Every line that holds "joints" should be shown.
>> begin Dataset extract
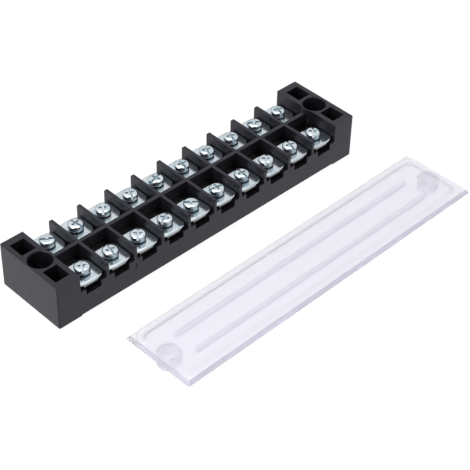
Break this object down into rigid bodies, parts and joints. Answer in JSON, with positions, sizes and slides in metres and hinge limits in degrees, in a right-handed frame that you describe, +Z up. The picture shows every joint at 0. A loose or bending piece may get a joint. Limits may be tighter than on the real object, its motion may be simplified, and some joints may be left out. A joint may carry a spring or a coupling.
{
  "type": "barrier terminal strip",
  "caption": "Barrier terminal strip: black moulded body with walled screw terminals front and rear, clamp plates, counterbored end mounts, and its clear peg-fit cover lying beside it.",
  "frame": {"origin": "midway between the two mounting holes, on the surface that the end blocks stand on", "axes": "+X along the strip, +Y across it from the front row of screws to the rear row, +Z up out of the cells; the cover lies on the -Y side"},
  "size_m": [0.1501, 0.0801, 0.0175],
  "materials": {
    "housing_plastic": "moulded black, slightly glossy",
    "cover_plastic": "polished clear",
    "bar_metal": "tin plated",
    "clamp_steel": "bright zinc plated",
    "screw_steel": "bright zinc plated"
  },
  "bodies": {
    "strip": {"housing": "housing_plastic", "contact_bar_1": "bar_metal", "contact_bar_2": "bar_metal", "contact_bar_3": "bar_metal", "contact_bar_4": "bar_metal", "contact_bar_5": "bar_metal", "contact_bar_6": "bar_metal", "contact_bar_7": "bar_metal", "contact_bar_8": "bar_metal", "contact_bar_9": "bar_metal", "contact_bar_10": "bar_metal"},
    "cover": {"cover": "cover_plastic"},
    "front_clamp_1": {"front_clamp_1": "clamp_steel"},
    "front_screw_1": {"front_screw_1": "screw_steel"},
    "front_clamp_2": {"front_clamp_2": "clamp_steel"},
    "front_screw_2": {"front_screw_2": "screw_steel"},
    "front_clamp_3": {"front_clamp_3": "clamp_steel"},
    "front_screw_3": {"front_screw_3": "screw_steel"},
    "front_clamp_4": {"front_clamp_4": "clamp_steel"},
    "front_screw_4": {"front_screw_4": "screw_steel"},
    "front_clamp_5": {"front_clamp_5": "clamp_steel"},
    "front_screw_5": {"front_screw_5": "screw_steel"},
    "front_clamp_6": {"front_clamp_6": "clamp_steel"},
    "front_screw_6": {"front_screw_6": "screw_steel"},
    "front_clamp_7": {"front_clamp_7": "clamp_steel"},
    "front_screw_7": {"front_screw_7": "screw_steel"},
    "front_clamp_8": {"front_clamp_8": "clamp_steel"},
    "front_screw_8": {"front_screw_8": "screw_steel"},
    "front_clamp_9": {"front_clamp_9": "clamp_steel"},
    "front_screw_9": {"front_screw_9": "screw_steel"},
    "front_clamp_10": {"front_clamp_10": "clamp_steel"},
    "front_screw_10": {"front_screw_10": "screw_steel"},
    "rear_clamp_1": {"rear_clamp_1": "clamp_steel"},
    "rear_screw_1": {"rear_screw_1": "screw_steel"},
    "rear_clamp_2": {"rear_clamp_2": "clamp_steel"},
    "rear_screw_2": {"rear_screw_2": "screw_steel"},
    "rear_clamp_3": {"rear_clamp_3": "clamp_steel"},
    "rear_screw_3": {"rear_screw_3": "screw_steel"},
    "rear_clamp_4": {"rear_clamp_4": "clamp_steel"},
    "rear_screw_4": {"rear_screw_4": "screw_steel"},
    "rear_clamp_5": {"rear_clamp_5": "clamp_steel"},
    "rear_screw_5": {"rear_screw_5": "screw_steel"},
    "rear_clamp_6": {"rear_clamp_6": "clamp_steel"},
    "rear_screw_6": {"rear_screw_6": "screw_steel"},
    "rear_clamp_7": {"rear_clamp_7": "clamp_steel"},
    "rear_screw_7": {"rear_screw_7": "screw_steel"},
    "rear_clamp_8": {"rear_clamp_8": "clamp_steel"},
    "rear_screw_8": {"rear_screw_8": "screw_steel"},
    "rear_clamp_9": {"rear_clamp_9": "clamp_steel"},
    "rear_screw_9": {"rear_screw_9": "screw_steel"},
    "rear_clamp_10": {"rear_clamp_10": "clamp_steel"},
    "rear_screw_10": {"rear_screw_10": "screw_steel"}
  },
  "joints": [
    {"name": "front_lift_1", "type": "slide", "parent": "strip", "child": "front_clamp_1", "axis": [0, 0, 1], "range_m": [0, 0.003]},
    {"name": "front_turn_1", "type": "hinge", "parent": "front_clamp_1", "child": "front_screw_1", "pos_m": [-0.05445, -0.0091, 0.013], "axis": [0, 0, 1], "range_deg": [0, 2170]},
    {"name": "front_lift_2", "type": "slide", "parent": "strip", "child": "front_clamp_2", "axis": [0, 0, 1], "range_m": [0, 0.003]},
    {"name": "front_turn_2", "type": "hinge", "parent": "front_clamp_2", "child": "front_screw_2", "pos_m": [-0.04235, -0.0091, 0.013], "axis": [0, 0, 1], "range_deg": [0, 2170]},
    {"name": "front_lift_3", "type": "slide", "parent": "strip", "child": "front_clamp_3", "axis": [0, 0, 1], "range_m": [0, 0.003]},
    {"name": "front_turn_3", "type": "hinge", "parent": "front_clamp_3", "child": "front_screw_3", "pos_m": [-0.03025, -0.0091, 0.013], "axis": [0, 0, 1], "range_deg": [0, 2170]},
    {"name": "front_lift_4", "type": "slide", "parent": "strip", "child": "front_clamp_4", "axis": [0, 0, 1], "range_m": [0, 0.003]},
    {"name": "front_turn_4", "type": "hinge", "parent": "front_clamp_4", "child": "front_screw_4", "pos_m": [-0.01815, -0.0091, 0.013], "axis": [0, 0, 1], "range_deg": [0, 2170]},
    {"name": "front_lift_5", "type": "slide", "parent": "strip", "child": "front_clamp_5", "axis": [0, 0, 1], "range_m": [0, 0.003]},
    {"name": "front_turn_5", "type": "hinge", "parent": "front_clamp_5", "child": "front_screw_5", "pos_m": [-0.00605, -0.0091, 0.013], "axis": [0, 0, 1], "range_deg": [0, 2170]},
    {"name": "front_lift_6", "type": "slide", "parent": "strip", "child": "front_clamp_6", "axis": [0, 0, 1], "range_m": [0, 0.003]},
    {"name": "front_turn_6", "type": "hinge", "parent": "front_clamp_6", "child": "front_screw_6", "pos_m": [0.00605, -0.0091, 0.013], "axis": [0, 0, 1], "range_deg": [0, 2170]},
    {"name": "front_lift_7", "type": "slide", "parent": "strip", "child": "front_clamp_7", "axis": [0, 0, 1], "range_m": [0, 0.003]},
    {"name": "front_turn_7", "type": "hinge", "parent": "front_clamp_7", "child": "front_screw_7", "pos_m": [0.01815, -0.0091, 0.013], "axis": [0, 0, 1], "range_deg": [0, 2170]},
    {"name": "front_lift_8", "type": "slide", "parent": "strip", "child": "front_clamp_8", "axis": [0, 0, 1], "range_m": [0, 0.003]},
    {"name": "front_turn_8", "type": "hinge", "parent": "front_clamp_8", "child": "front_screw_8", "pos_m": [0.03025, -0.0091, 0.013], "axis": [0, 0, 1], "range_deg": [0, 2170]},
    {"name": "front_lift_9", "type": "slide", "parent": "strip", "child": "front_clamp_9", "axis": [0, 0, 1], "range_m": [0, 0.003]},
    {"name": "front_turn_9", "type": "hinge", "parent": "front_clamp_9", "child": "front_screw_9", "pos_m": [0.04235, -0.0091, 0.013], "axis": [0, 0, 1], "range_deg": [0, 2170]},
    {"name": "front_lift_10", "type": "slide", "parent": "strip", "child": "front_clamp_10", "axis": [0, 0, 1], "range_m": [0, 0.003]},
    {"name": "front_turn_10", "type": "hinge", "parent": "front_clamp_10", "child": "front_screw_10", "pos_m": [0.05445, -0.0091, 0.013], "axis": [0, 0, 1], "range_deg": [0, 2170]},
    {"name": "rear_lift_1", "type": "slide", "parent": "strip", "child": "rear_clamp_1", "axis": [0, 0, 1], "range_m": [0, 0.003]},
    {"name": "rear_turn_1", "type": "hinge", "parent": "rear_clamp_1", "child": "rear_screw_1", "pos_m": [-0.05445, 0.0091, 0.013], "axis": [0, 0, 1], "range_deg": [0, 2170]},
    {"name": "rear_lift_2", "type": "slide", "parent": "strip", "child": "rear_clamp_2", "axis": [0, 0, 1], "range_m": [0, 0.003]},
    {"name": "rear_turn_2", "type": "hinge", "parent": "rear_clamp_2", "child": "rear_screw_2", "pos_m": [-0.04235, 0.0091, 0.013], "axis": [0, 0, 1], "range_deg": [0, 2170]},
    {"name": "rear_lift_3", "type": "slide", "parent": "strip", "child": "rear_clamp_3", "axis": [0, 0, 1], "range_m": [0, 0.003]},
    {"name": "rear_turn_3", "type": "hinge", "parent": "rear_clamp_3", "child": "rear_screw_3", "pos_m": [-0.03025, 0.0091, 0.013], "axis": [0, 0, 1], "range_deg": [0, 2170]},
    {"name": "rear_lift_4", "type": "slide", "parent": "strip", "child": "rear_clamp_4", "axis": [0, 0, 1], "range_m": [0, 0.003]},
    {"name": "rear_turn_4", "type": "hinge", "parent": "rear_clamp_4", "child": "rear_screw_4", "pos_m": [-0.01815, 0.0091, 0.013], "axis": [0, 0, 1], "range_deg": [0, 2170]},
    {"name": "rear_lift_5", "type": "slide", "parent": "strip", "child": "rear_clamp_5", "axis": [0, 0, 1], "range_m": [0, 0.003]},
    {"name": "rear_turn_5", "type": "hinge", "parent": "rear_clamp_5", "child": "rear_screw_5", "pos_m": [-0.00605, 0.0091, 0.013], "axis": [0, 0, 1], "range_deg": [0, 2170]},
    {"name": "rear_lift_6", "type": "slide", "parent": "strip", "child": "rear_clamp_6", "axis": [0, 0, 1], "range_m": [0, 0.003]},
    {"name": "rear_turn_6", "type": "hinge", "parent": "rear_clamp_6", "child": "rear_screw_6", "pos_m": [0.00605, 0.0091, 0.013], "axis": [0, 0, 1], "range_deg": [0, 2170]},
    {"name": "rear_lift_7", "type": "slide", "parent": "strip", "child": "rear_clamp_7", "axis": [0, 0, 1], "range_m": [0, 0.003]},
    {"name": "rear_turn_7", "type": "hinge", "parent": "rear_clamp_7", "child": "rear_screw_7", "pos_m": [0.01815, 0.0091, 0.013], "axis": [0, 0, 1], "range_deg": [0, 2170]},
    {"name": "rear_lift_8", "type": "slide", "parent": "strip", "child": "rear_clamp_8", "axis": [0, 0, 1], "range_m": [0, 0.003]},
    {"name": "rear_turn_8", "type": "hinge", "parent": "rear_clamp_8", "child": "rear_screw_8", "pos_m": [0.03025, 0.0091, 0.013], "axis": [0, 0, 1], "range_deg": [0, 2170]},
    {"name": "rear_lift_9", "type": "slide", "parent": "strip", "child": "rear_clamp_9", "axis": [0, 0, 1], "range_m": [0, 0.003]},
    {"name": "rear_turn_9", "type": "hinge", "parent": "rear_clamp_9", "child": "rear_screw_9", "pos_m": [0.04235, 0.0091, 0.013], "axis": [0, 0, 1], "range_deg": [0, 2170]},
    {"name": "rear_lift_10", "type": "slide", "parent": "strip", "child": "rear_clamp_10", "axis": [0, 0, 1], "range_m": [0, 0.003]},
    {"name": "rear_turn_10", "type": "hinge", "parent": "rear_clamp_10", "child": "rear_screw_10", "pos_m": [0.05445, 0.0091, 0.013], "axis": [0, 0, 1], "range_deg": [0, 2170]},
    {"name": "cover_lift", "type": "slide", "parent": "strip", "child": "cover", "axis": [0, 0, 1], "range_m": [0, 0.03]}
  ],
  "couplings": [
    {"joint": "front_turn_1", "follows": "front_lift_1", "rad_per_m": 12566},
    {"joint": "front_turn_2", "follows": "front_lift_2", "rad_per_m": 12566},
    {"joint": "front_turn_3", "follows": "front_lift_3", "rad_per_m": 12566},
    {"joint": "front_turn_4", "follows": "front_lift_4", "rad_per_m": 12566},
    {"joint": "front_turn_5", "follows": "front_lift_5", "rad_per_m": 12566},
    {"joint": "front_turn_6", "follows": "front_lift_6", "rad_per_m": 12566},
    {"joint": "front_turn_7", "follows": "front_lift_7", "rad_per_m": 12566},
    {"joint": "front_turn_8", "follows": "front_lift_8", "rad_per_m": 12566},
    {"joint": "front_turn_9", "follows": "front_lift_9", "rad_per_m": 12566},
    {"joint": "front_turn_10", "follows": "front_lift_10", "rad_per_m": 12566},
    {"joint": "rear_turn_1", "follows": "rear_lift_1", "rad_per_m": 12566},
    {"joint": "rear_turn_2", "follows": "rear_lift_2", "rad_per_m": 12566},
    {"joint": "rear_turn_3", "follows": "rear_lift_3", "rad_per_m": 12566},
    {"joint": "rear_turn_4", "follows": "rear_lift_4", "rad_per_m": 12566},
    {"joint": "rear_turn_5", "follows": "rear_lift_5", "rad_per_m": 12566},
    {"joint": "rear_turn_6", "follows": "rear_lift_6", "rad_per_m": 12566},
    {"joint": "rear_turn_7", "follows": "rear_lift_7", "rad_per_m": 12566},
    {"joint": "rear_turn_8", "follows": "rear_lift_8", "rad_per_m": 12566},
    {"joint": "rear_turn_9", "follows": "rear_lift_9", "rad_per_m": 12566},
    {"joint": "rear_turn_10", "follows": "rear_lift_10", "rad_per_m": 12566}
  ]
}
>> end Dataset extract
Exercise result:
Break this object down into rigid bodies, parts and joints. Answer in JSON, with positions, sizes and slides in metres and hinge limits in degrees, in a right-handed frame that you describe, +Z up. The picture shows every joint at 0. A loose or bending piece may get a joint. Limits may be tighter than on the real object, its motion may be simplified, and some joints may be left out. A joint may carry a spring or a coupling.
  "joints": [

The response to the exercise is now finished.